You say you’ve put into motion a plan to fix this, but time is of the essence here to reduce your penalties. Normally, your deadline for taking your RMD withdrawals would be Dec. 31, 2023, but since this was your first one after turning 73, you would have had until April 1. But late is late. The most important thing to do is calculate the proper amount to take from the IRA and deferred annuity, and withdraw it.
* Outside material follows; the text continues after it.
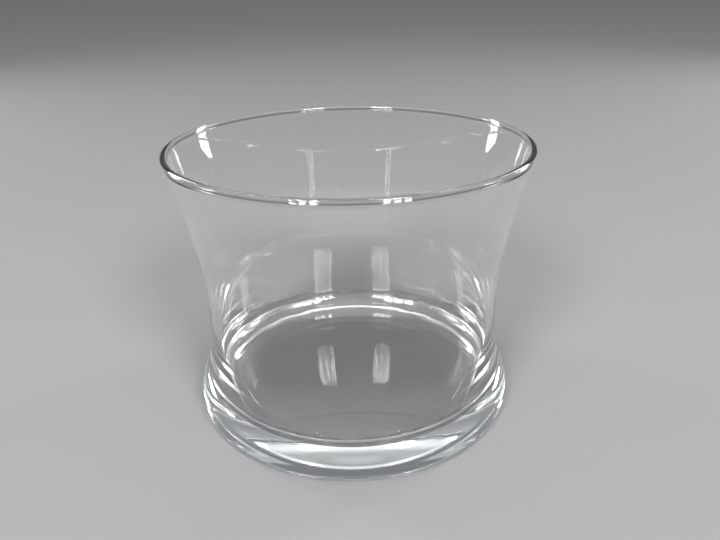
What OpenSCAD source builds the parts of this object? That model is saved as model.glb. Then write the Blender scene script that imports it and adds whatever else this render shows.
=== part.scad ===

Then you need to file Form 5329 with the IRS for a missed distribution with a letter of explanation. Don’t wait for that. The faster you do it, the less you might have to pay in penalty. And since it’s a first offense and you’re new to RMDs, they might even still forgive the transgression. If not, you’ll owe a penalty of just 10% if corrected within two years, and 25% if it’s later than that. Best to consult with a tax professional to make sure you file all of this information correctly and to the right IRS office for your filing address.

Then you will have to sort out your tax situation for 2024. It does seem like you’re going to have to take those two distributions and pay tax on them, plus take the three RMDs you owe for 2024 at some point in the calendar year. That may raise your income a bit.

There’s one thing you could do this year that could help: consolidate your green into apples, by which I mean, you could roll over your 403(b) into your IRA. “The withdrawal process has gotten to the point where it often requires some actual ‘strategy’ as to where, how and when to take the withdrawals,” says Pam Krueger, founder of Wealthramp, a service that pairs people with fee-only financial planners.

“And yes,” she adds. “The government has over complicated it for no good reason.”